**WORK TO COMPLETE:** Print verbatim the opening line of the material and every subsequent line through the one containing "# Driving dimensions".

(Records with modeling code)
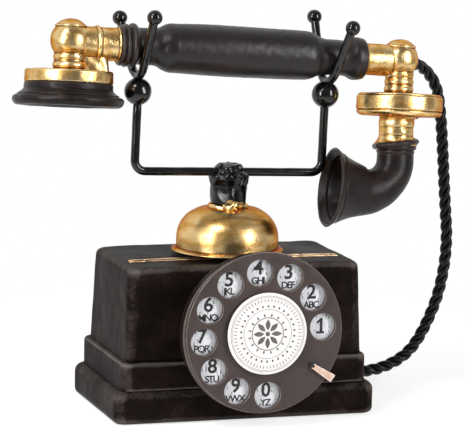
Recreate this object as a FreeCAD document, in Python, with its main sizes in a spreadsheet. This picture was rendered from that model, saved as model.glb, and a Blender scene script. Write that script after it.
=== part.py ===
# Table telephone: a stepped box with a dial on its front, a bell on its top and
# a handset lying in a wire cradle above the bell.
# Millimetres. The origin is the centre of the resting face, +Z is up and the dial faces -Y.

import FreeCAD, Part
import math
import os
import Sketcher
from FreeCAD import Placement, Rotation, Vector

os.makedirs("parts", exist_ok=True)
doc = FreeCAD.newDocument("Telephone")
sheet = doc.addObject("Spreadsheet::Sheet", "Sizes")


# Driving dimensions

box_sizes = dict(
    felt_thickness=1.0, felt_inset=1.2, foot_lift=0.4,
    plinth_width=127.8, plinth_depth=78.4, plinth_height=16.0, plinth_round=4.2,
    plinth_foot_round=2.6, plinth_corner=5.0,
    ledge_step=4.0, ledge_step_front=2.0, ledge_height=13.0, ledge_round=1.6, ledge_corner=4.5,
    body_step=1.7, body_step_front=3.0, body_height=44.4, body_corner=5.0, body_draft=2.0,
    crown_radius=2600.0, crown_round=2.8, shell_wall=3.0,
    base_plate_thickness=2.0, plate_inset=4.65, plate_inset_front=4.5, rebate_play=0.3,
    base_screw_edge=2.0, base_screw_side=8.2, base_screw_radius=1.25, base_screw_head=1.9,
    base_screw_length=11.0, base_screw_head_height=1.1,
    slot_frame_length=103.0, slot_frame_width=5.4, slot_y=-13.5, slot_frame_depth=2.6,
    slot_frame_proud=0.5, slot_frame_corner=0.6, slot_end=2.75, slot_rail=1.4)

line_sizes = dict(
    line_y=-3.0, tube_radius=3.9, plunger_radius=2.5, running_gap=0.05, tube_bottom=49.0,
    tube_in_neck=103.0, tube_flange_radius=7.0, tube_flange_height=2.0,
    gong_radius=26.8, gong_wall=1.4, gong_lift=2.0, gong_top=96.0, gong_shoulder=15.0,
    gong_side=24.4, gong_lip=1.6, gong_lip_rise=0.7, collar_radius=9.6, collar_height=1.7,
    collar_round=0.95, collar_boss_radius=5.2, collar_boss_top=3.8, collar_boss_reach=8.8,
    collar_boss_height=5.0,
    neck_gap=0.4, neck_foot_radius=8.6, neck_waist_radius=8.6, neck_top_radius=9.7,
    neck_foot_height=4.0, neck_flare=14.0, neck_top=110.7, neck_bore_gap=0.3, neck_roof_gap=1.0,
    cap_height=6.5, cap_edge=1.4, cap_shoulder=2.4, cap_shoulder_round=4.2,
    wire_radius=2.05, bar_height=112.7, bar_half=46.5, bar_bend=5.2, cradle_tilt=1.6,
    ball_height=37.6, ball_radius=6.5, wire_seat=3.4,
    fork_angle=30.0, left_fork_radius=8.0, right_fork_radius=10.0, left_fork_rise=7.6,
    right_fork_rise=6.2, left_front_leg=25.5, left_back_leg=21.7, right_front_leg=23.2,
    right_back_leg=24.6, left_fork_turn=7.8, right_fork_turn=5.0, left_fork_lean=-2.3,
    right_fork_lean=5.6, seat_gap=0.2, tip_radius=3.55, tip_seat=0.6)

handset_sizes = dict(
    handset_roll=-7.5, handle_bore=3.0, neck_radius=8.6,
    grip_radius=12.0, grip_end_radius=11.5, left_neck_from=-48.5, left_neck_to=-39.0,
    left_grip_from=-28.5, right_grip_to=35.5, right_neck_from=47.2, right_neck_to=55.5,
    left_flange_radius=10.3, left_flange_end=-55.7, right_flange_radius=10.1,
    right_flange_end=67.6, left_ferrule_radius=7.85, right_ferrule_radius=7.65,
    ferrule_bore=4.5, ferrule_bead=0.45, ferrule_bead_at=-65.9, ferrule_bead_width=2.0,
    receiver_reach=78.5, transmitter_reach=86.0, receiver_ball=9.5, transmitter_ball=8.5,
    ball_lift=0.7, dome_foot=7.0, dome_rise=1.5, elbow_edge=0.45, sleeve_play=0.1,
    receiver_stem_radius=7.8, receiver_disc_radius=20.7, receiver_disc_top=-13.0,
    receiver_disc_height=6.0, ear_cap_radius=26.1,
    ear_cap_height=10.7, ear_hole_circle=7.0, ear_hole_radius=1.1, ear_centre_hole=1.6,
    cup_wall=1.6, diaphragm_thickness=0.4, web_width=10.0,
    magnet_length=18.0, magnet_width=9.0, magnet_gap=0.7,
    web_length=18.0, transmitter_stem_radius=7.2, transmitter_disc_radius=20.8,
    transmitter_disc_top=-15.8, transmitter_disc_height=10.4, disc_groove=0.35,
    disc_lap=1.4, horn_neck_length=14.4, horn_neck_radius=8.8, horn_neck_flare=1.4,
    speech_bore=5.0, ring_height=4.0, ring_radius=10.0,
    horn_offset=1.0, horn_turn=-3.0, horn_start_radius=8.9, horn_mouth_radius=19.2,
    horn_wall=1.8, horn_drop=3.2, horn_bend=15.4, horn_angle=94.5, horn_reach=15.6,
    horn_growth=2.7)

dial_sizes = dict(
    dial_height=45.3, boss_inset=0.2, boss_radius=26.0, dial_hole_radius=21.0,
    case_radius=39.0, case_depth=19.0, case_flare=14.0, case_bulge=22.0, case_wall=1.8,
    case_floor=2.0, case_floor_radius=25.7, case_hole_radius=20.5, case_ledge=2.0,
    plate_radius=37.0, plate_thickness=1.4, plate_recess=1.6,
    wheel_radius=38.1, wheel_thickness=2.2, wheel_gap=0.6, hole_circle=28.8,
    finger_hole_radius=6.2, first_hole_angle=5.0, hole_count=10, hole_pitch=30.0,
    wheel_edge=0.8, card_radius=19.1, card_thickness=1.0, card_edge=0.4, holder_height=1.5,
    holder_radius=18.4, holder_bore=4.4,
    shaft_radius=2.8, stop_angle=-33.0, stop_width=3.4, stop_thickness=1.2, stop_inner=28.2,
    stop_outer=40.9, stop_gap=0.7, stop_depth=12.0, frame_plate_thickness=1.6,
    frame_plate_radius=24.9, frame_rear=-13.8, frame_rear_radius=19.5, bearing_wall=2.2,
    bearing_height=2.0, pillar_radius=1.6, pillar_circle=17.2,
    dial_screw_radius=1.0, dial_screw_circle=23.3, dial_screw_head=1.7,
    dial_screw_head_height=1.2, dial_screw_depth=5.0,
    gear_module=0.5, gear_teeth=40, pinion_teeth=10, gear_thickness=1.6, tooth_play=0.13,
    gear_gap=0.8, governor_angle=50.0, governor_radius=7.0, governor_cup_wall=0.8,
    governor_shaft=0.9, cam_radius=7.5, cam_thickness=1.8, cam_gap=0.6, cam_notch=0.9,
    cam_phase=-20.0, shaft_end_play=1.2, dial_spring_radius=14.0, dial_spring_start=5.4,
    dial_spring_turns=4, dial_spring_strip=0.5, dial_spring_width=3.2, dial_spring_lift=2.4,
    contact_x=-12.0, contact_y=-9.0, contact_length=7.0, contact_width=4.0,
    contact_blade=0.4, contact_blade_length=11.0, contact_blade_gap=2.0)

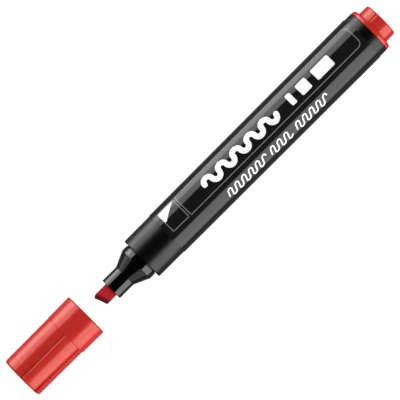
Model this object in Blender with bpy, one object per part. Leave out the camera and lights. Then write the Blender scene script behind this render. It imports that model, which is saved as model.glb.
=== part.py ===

**SOLUTION FOR THIS EXERCISE:**
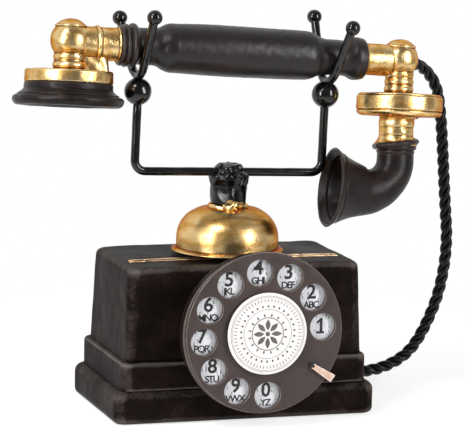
Recreate this object as a FreeCAD document, in Python, with its main sizes in a spreadsheet. This picture was rendered from that model, saved as model.glb, and a Blender scene script. Write that script after it.
=== part.py ===
# Table telephone: a stepped box with a dial on its front, a bell on its top and
# a handset lying in a wire cradle above the bell.
# Millimetres. The origin is the centre of the resting face, +Z is up and the dial faces -Y.

import FreeCAD, Part
import math
import os
import Sketcher
from FreeCAD import Placement, Rotation, Vector

os.makedirs("parts", exist_ok=True)
doc = FreeCAD.newDocument("Telephone")
sheet = doc.addObject("Spreadsheet::Sheet", "Sizes")


# Driving dimensions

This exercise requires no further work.